Stored data:
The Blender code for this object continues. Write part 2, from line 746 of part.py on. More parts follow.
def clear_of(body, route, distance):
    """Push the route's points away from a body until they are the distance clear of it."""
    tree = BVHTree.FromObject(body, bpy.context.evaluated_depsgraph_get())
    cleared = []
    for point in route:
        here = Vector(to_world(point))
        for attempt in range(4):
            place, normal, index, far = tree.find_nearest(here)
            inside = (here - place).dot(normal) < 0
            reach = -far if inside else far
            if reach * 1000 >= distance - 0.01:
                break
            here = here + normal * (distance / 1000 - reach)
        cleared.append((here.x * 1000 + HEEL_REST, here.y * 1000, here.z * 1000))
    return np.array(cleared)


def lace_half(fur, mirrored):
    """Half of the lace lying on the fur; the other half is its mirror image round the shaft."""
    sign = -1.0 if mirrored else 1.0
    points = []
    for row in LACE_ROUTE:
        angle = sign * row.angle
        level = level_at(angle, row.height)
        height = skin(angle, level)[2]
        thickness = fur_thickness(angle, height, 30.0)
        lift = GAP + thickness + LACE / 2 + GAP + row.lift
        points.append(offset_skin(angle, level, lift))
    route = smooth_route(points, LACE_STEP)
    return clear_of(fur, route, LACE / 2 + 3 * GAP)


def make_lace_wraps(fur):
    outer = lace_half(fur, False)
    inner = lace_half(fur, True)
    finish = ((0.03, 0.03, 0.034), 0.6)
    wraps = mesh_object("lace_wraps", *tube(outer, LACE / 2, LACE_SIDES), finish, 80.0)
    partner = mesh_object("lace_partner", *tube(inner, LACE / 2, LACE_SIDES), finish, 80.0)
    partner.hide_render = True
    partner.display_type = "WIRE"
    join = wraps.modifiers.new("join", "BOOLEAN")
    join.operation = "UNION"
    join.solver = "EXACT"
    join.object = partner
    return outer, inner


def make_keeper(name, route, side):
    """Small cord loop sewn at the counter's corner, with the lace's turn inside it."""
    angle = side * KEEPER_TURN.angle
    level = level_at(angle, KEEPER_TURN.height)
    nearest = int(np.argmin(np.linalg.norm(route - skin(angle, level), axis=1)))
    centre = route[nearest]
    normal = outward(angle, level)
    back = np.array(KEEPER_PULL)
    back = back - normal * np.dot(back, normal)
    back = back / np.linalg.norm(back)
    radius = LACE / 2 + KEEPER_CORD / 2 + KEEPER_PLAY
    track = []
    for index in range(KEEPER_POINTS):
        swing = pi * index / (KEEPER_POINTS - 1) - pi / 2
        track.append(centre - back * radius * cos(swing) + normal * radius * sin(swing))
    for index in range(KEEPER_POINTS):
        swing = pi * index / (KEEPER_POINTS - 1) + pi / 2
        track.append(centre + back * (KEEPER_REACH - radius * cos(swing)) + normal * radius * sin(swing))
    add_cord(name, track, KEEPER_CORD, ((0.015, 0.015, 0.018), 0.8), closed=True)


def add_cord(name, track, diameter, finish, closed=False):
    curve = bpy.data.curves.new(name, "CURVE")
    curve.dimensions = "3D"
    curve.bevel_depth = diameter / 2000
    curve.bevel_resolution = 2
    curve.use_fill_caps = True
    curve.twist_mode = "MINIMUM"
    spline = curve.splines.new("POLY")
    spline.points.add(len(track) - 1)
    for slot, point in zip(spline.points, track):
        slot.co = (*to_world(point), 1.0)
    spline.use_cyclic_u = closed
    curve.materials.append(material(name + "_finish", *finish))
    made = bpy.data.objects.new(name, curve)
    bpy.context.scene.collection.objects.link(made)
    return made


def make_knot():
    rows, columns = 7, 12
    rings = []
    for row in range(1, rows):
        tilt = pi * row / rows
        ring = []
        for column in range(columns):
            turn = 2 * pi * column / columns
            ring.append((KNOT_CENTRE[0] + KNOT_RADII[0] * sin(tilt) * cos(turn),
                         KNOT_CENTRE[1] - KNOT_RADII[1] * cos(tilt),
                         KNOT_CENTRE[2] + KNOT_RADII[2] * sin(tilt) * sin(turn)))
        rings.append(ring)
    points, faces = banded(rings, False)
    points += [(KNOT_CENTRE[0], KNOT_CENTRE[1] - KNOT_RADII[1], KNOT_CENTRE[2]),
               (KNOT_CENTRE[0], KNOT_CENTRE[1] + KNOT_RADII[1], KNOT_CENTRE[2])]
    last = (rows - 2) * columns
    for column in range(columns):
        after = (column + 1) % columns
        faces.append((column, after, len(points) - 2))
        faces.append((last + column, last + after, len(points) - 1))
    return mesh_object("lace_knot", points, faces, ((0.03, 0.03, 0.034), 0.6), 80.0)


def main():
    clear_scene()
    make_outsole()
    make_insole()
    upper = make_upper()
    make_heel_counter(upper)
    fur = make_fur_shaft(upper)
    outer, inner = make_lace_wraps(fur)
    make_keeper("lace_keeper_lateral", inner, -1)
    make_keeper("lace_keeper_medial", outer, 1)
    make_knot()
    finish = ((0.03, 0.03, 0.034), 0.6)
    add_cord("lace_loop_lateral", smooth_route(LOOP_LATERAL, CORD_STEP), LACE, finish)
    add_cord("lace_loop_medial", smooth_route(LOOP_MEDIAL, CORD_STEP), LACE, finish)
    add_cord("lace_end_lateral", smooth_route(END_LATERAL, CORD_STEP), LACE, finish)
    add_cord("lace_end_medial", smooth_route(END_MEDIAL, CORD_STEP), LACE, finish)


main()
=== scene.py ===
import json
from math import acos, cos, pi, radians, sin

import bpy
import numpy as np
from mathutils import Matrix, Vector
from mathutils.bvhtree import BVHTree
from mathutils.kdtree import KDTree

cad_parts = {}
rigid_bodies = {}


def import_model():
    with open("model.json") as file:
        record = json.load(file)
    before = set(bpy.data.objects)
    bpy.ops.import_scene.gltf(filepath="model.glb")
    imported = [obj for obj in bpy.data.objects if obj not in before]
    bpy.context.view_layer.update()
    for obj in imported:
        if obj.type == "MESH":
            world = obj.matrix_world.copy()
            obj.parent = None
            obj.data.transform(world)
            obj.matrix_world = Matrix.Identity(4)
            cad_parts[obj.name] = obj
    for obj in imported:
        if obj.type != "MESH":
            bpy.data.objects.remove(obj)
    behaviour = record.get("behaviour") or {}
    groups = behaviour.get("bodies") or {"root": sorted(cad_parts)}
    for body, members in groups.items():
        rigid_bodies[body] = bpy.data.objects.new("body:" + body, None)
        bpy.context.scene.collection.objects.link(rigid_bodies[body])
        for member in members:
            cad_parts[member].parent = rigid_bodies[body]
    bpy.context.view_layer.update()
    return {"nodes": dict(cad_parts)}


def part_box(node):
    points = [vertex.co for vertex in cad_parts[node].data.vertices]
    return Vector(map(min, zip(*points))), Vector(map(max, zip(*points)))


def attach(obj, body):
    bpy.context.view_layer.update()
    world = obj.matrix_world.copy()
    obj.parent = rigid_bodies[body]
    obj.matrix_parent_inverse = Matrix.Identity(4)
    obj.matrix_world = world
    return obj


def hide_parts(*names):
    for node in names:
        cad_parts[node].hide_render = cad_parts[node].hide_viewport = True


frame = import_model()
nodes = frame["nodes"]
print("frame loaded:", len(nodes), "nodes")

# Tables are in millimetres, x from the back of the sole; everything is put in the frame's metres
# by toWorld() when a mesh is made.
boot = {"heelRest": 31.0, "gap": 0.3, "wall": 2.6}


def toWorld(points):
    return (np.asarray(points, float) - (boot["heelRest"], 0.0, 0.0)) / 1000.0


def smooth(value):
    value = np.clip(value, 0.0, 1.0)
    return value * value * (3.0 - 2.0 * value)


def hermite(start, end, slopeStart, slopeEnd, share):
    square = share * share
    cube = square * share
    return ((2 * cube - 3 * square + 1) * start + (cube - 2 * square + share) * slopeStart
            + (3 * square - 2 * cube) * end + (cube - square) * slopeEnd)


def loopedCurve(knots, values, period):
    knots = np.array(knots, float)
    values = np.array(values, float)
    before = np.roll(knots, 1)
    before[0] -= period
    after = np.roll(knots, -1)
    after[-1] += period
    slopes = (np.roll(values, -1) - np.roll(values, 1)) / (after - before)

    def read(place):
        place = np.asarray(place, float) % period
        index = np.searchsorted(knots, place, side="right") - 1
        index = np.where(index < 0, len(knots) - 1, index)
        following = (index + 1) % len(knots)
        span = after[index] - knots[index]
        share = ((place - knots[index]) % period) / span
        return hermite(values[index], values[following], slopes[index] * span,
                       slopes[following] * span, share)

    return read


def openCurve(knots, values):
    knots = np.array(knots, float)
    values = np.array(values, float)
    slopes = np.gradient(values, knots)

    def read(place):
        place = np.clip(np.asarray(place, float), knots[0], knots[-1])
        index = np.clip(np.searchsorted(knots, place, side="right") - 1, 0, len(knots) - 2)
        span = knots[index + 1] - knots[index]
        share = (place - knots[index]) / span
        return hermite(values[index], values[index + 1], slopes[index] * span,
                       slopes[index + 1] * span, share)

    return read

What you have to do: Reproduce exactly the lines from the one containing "smooth_route(LOOP_MEDIAL, CORD_STEP), LACE, finish)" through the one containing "for body, members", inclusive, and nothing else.

Task result:
    add_cord("lace_loop_medial", smooth_route(LOOP_MEDIAL, CORD_STEP), LACE, finish)
    add_cord("lace_end_lateral", smooth_route(END_LATERAL, CORD_STEP), LACE, finish)
    add_cord("lace_end_medial", smooth_route(END_MEDIAL, CORD_STEP), LACE, finish)


main()
=== scene.py ===
import json
from math import acos, cos, pi, radians, sin

import bpy
import numpy as np
from mathutils import Matrix, Vector
from mathutils.bvhtree import BVHTree
from mathutils.kdtree import KDTree

cad_parts = {}
rigid_bodies = {}


def import_model():
    with open("model.json") as file:
        record = json.load(file)
    before = set(bpy.data.objects)
    bpy.ops.import_scene.gltf(filepath="model.glb")
    imported = [obj for obj in bpy.data.objects if obj not in before]
    bpy.context.view_layer.update()
    for obj in imported:
        if obj.type == "MESH":
            world = obj.matrix_world.copy()
            obj.parent = None
            obj.data.transform(world)
            obj.matrix_world = Matrix.Identity(4)
            cad_parts[obj.name] = obj
    for obj in imported:
        if obj.type != "MESH":
            bpy.data.objects.remove(obj)
    behaviour = record.get("behaviour") or {}
    groups = behaviour.get("bodies") or {"root": sorted(cad_parts)}
    for body, members in groups.items():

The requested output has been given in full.